By the same token we're doing better than the rest of the world. So our challenge is to make sure our kids have got as many skills as possible so that the eight and nine careers they have in their life - they've got sufficient education and training to be able to change jobs as jobs come and jobs go. We've got to make sure that older Australians don't retire poor.
I am confident about the future. The reality is more people want to come to Australia than leave Australia. The reality is we are living longer than ever before. There are a lot of reasons to be positive about Australia. What the Government's got to do is make sure we plug into the way Australians are organising their lives and get behind them.

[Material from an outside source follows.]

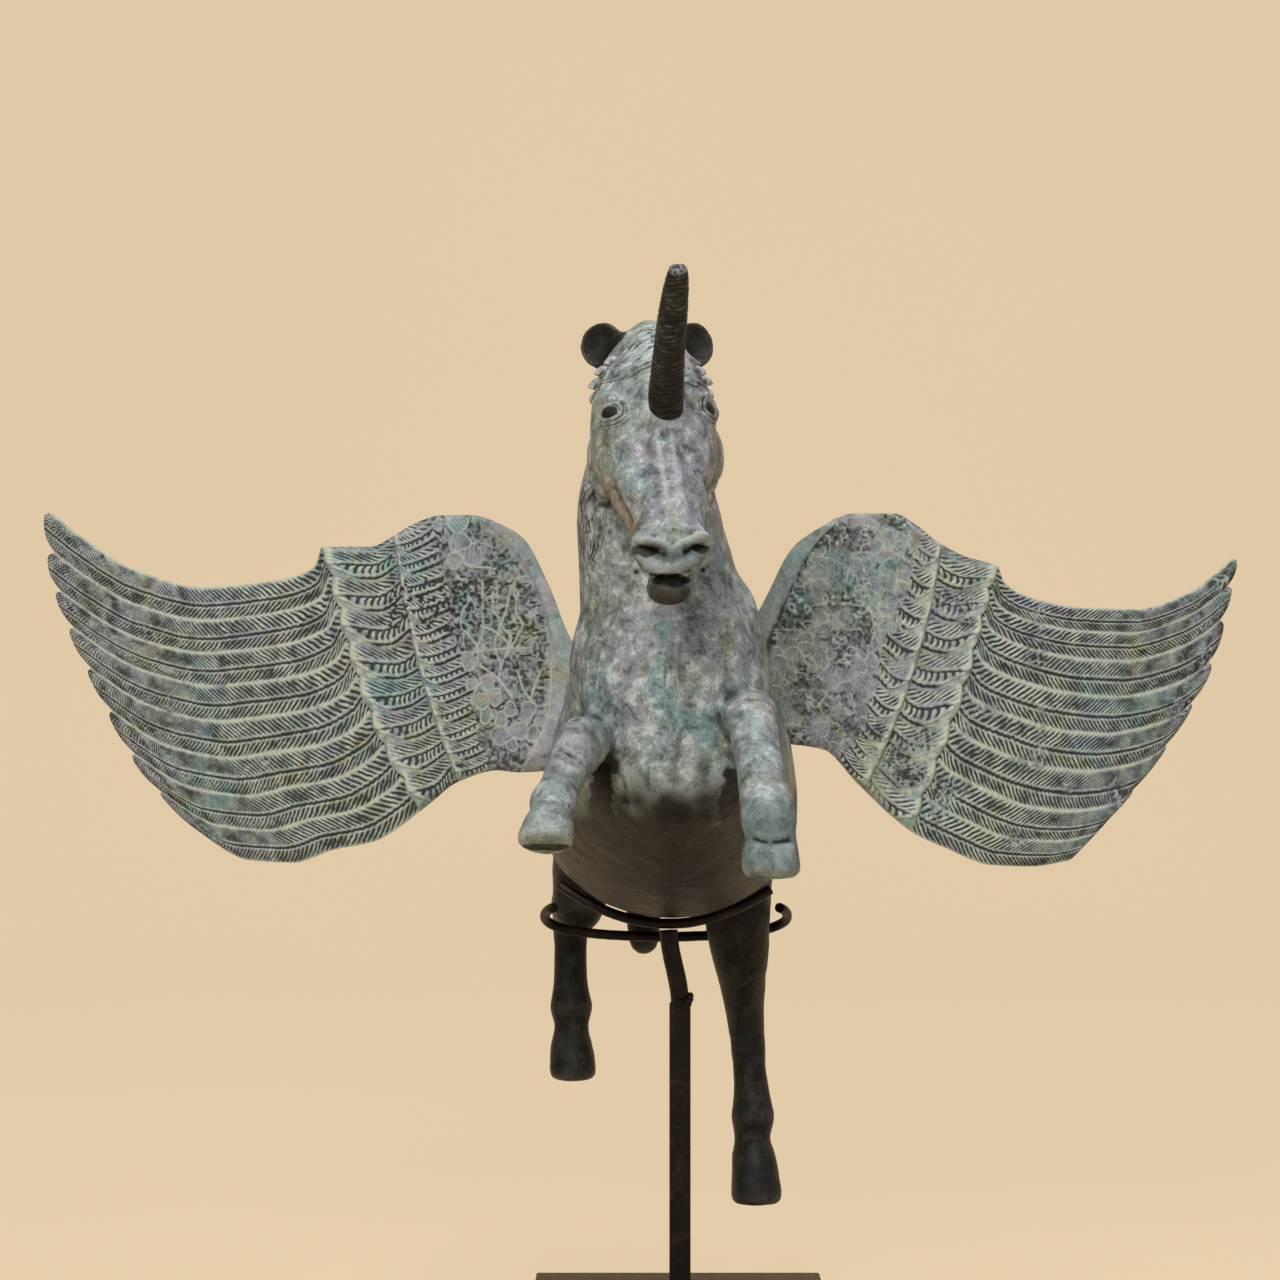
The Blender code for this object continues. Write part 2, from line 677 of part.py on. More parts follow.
def feather_relief(bands, shares, coverts):
    """Height of the feathers above the plain face, and the place across each long feather."""
    band, share = np.meshgrid(bands, shares, indexing="ij")
    long_across = (share * FEATHER_COUNT) % 1.0
    height = np.zeros_like(band)
    ridge = np.where(band >= FEATHER_BAND, 1 - np.abs(2 * long_across - 1) ** FEATHER_ROUNDING, 0.0)
    for border, count in coverts:
        across = (share * count) % 1.0
        edge = border - COVERT_SCALLOP * np.abs(2 * across - 1) ** 2
        inside = np.clip((edge - band) * COVERT_EDGE_SHARPNESS + 0.5, 0, 1)
        height += COVERT_STEP * inside * np.clip(1 - (edge - band) * COVERT_FALL, COVERT_FLOOR, 1)
        own = (inside > 0.5) & (band >= edge - 1)
        ridge = np.where(own, (1 - np.abs(2 * across - 1) ** FEATHER_ROUNDING) * COVERT_RIDGE_SHARE, ridge)
    height += ridge * FEATHER_RIDGE
    margin = np.minimum(share, 1 - share)
    return height * np.clip(margin / RELIEF_MARGIN, 0.15, 1), long_across, band


def wing(name, outline):
    """A cast wing: one plate with its long feathers, coverts and a rolled leading edge."""
    bands = np.concatenate([
        np.linspace(0, 1, ROLL_COLUMNS, endpoint=False),
        np.linspace(1, FEATHER_BAND, COVERT_COLUMNS, endpoint=False),
        np.linspace(FEATHER_BAND, TIP_BAND, FEATHER_COLUMNS),
    ])
    shares = np.linspace(0, 1, WING_ROWS)
    flat = wing_sheet(outline, bands, shares)
    height, across, band = feather_relief(bands, shares, outline["coverts"])
    at_tips = np.clip((band - TIP_BAND) / NOTCH_LENGTH + 1, 0, 1)
    inward = (flat[-2:-1] - flat[-1:]) * (FEATHER_COLUMNS - 1)
    flat = flat + inward * (NOTCH_DEPTH * np.abs(2 * across - 1) ** 3 * at_tips)[:, :, None]
    x, z = flat[:, :, 0], flat[:, :, 1]
    y = wing_depth(x, z)
    from_side = np.minimum(shares, 1 - shares)[None, :] / EDGE_SIDE_SHARE
    from_tip = (TIP_BAND - bands)[:, None] / EDGE_TIP_SHARE
    edge = np.sqrt(np.clip(np.minimum(from_side, from_tip), 0, 1))
    half = WING_EDGE_HALF + (WING_HALF_THICKNESS - WING_EDGE_HALF) * edge
    roll = np.clip((ROLL_END - bands) / ROLL_FALL, 0, 1)[:, None]
    half = half + ROLL_BULGE * np.sin(roll * math.pi / 2) * edge
    front = np.stack([x, y - half - height, z], axis=2)
    back = np.stack([x, y + half + height * BACK_RELIEF, z], axis=2)
    return shell(name, front, back, outline is LEFT_WING)


def shell(name, front, back, mirrored):
    """A closed shell between two grids of the same size, joined round their rim."""
    columns, rows = front.shape[:2]
    points = np.concatenate([front.reshape(-1, 3), back.reshape(-1, 3)])
    offset = columns * rows

    def at(column, row):
        return column * rows + row

    faces = []
    for column in range(columns - 1):
        for row in range(rows - 1):
            quad = (at(column, row), at(column + 1, row), at(column + 1, row + 1), at(column, row + 1))
            faces.append(quad)
            faces.append(tuple(offset + index for index in reversed(quad)))
    rim = [at(column, 0) for column in range(columns)]
    rim += [at(columns - 1, row) for row in range(1, rows)]
    rim += [at(column, rows - 1) for column in range(columns - 2, -1, -1)]
    rim += [at(0, row) for row in range(rows - 2, 0, -1)]
    for this, after in zip(rim, rim[1:] + rim[:1]):
        faces.append((after, this, this + offset, after + offset))
    if not mirrored:
        faces = [tuple(reversed(face)) for face in faces]
    obj = add_object(name, points, faces)
    return thinned(obj, WING_FACES)


def horn():
    """A tapered horn with rings, blunt at the tip and slightly bent."""
    base, tip = Vector(HORN_BASE) * UNIT, Vector(HORN_TIP) * UNIT
    axis = (tip - base).normalized()
    side = axis.cross(Vector((0, 0, 1))).normalized()
    lift = side.cross(axis)
    rings = HORN_RINGS * 2
    places = np.linspace(0, 1, rings + 1)
    shape = spline(HORN_TAPER, places)[:, 0]
    points = []
    for index, (place, size) in enumerate(zip(places, shape)):
        radius = HORN_RADIUS * size + (HORN_RIDGE if index % 2 else -HORN_RIDGE) * (place < 0.95)
        centre = base.lerp(tip, place) + side * HORN_BEND * math.sin(place * math.pi)
        for angle in np.linspace(0, 2 * math.pi, HORN_SIDES, endpoint=False):
            points.append(centre + (side * math.cos(angle) + lift * math.sin(angle)) * radius)
    faces = stack_faces(rings + 1, HORN_SIDES)
    return add_object("horn_form", points, [tuple(reversed(face)) for face in faces])


def ear(name, centre, turn_out):
    """A rounded cup with a rolled rim, open to the front."""
    facing = Vector((math.sin(turn_out), -math.cos(turn_out), EAR_TILT)).normalized()
    side = facing.cross(Vector((0, 0, 1))).normalized()
    lift = side.cross(facing)
    middle = Vector(centre) * UNIT
    points = []
    for reach, depth in EAR_PROFILE:
        for angle in np.linspace(0, 2 * math.pi, EAR_SIDES, endpoint=False):
            wide = side * math.cos(angle) * reach * EAR_HALF_WIDTH
            tall = lift * math.sin(angle) * reach * EAR_HALF_HEIGHT
            points.append(middle + wide + tall - facing * depth * EAR_CUP_DEPTH)
    return add_object(name, points, stack_faces(len(EAR_PROFILE), EAR_SIDES))


def outward(obj):
    build = bmesh.new()
    build.from_mesh(obj.data)
    bmesh.ops.recalc_face_normals(build, faces=build.faces)
    build.to_mesh(obj.data)
    build.free()
    return obj


def casting(material):
    """The whole figure as one closed body."""
    body = outward(figure_body())
    pieces = [
        wing("left_wing_form", LEFT_WING),
        wing("right_wing_form", RIGHT_WING),
        horn(),
        ear("left_ear_form", LEFT_EAR, LEFT_EAR_TURN),
        ear("right_ear_form", RIGHT_EAR, RIGHT_EAR_TURN),
    ]
    for piece in pieces:
        outward(piece)
        union = body.modifiers.new(piece.name, "BOOLEAN")
        union.operation = "UNION"
        union.solver = "EXACT"
        union.object = piece
        hide(piece)
    bpy.context.view_layer.update()
    baked(body)
    for piece in pieces:
        bpy.data.objects.remove(piece, do_unlink=True)
    body.data.materials.clear()
    body.data.materials.append(material)
    body.data.shade_smooth()
    body.data.set_sharp_from_angle(angle=math.radians(50))
    return body


def rod(name, points, diameter, material):
    """A round rod along the points, cut square at both ends."""
    curve = bpy.data.curves.new(name, "CURVE")
    curve.dimensions = "3D"
    curve.bevel_depth = diameter / 2
    curve.bevel_resolution = 3
    curve.use_fill_caps = True
    line = curve.splines.new("POLY")
    line.points.add(len(points) - 1)
    for knot, point in zip(line.points, points):
        knot.co = (*point, 1.0)
    curve.materials.append(material)
    obj = bpy.data.objects.new(name, curve)
    bpy.context.scene.collection.objects.link(obj)
    return obj


def clearance(tree, points):
    """The least distance from the points to the casting."""
    return min(tree.find_nearest(point)[3] for point in points)


def raised(tree, points, distance, lowest):
    """The points lifted from the lowest height until they come within the distance of the casting."""

    def lifted(height):
        return [Vector((point.x, point.y, point.z + height)) for point in points]

    height = lowest
    while clearance(tree, lifted(height + LIFT_STEP)) > distance:
        height += LIFT_STEP
    free, near = height, height + LIFT_STEP
    for _ in range(12):
        middle = (free + near) / 2
        if clearance(tree, lifted(middle)) > distance:
            free = middle
        else:
            near = middle
    return lifted(free)


def front_rod_route(tree):
    """A hanging arc square to the body, raised until it carries the belly."""
    points = []
    for reach in np.linspace(-FRONT_ROD_LEFT, FRONT_ROD_RIGHT, ROD_POINTS):
        bend = (reach / FRONT_ROD_LEFT) ** 2
        place = Vector((FRONT_ROD_LOW_X + reach, FRONT_ROD_SWING * bend, FRONT_ROD_RISE * bend))
        points.append(place * UNIT)
    return raised(tree, points, ROD_DIAMETER / 2 + SEAT_GAP, CRADLE_LEVEL * UNIT)


def rear_rod_route(tree):
    """A bow behind the right hind leg and under the left thigh, with both ends curled up."""
    half, spring = REAR_ROD_HALF, REAR_ROD_SPRING
    arm = (
        (0.00, 0.0, 0.0, 0.0),
        (0.40, half * 0.45, 0.0, spring * 0.3),
        (0.62, half * 0.78, -CURL_REACH * 0.08, spring),
        (0.74, half * 0.94, -CURL_REACH * 0.24, spring + CURL_RISE * 0.25),
        (0.84, half, -CURL_REACH * 0.46, spring + CURL_RISE * 0.55),
        (0.92, half - CURL_TURN * 0.35, -CURL_REACH * 0.72, spring + CURL_RISE * 0.85),
        (1.00, half - CURL_TURN, -CURL_REACH, spring + CURL_RISE),
    )
    points = []
    for step in np.linspace(-1, 1, ROD_POINTS):
        across, forward, rise = spline(arm, np.array([abs(step)]))[0]
        x = REAR_ROD_MIDDLE_X + math.copysign(across, step)
        points.append(Vector((x, REAR_ROD_Y + forward, rise)) * UNIT)
    return raised(tree, points, ROD_DIAMETER / 2 + SEAT_GAP, CRADLE_LEVEL * UNIT)


def block(name, width, depth, bottom, height, edge, material):
    """An upright block on the middle line, with its edges eased."""
    mesh = bpy.data.meshes.new(name)
    build = bmesh.new()
    bmesh.ops.create_cube(build, size=1.0)
    for vertex in build.verts:
        vertex.co = (vertex.co.x * width, vertex.co.y * depth, bottom + (vertex.co.z + 0.5) * height)
    build.to_mesh(mesh)
    build.free()
    mesh.materials.append(material)
    obj = bpy.data.objects.new(name, mesh)
    bpy.context.scene.collection.objects.link(obj)
    eased = obj.modifiers.new("eased", "BEVEL")
    eased.width = edge
    eased.segments = 2
    return obj


def neck_route(foot, top):
    """A short rod with a slow S bend, upright at both ends."""
    points = []
    for share in np.linspace(0, 1, NECK_POINTS):
        lean = share * share * (3 - 2 * share)
        points.append(Vector((foot.x + (top.x - foot.x) * lean, foot.y, foot.z + (top.z - foot.z) * share)))
    return points


def build_stand(figure, iron, plate_iron):
    """The stand, and the figure seated in its cradle: the post and neck set the height of both."""
    tree = BVHTree.FromObject(figure, bpy.context.evaluated_depsgraph_get())
    rod_radius = ROD_DIAMETER / 2
    front = front_rod_route(tree)
    rear = rear_rod_route(tree)
    post_foot = PLATE_THICKNESS + SEAT_GAP
    neck_foot = Vector((0.0, 0.0, post_foot + POST_HEIGHT + SEAT_GAP))
    neck_top = Vector((FRONT_ROD_LOW_X * UNIT, 0.0, neck_foot.z + NECK_HEIGHT))
    front_low = min(point.z for point in front)
    lift = Vector((0.0, 0.0, neck_top.z + SEAT_GAP + rod_radius - front_low))
    figure.data.transform(Matrix.Translation(lift))
    front = [point + lift for point in front]
    rear = [point + lift for point in rear]
    rod("front_cradle_rod", front, ROD_DIAMETER, iron)
    rod("rear_cradle_rod", rear, ROD_DIAMETER, iron)
    block("base_plate", PLATE_WIDTH, PLATE_DEPTH, 0.0, PLATE_THICKNESS, PLATE_EDGE, plate_iron)
    block("stand_post", POST_SIDE, POST_SIDE, post_foot, POST_HEIGHT, POST_EDGE, iron)
    rod("neck_rod", neck_route(neck_foot, neck_top), NECK_DIAMETER, iron)
    rear_low = rear[ROD_POINTS // 2]
    tie_start = Vector((neck_top.x, NECK_DIAMETER / 2 + SEAT_GAP, rear_low.z))
    tie_end = Vector((neck_top.x, rear_low.y - rod_radius - SEAT_GAP, rear_low.z))
    rod("cradle_tie_rod", (tie_start, tie_end), ROD_DIAMETER, iron)


def main():
    clear_scene()
    bronze = finish_material("bronze_patina", (0.25, 0.28, 0.24), 0.55, 0.6)
    iron = finish_material("black_iron", (0.022, 0.014, 0.009), 0.5, 0.7)
    plate_iron = finish_material("plate_iron", (0.075, 0.050, 0.030), 0.6, 0.5)
    figure = casting(bronze)
    build_stand(figure, iron, plate_iron)


main()
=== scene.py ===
"""Looks of the leaping winged unicorn: patinated skin, feathered wings, horn, eyes, hair and iron stand.

The solids' own frame, in metres. Stations and marks of the figure are in millimetres and scaled by MM.
"""

import math

import bmesh
import bpy
import numpy as np
from bpy.props import FloatProperty, FloatVectorProperty, IntProperty, PointerProperty
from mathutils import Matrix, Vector
from mathutils.bvhtree import BVHTree
from mathutils.kdtree import KDTree


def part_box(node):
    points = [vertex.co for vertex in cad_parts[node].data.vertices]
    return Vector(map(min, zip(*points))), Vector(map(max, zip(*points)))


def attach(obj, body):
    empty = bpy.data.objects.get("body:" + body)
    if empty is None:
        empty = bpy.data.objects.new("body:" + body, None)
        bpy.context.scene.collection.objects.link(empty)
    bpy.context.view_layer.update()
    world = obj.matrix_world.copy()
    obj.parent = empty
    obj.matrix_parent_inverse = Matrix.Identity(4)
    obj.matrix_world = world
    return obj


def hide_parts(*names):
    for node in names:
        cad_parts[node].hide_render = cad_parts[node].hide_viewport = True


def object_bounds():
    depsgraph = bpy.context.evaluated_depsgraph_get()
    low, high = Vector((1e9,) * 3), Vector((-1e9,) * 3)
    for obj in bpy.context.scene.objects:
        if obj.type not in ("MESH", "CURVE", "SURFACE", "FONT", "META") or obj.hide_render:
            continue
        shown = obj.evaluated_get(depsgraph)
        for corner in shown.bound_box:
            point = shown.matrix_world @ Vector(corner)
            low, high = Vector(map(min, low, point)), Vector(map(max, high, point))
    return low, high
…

CHRIS SMITH: Would Bill Shorten ever make a half decent Prime Minister in the future, do you think?
BILL SHORTEN: Oh, this question about leadership - and I notice the Libs are going to try and - oh, they've got some sort of token campaign, trying to cause up further tension about the Liberal - about the leadership.
I completely support the Prime Minister. Any discussion of any other candidates or whatever anyone else does, to me, is a distraction from what we've just gone through. We've just picked a leader. Anyway, I've got a very young family and wife who would - they've put up with enough already.
CHRIS SMITH: Okay, alright. I thank you very much. You've got to prepare for question time. And I thank you for finding time for us this afternoon.
BILL SHORTEN: Thanks, Chris.
CHRIS SMITH: Okay. Workplace Minister, Bill Shorten. 131873 is the telephone number. Your go. We've got the results. We've heard the comments from both sides. And maybe you have a point to make from all of that. Twenty-three minutes to two. This is Chris Smith across Australia.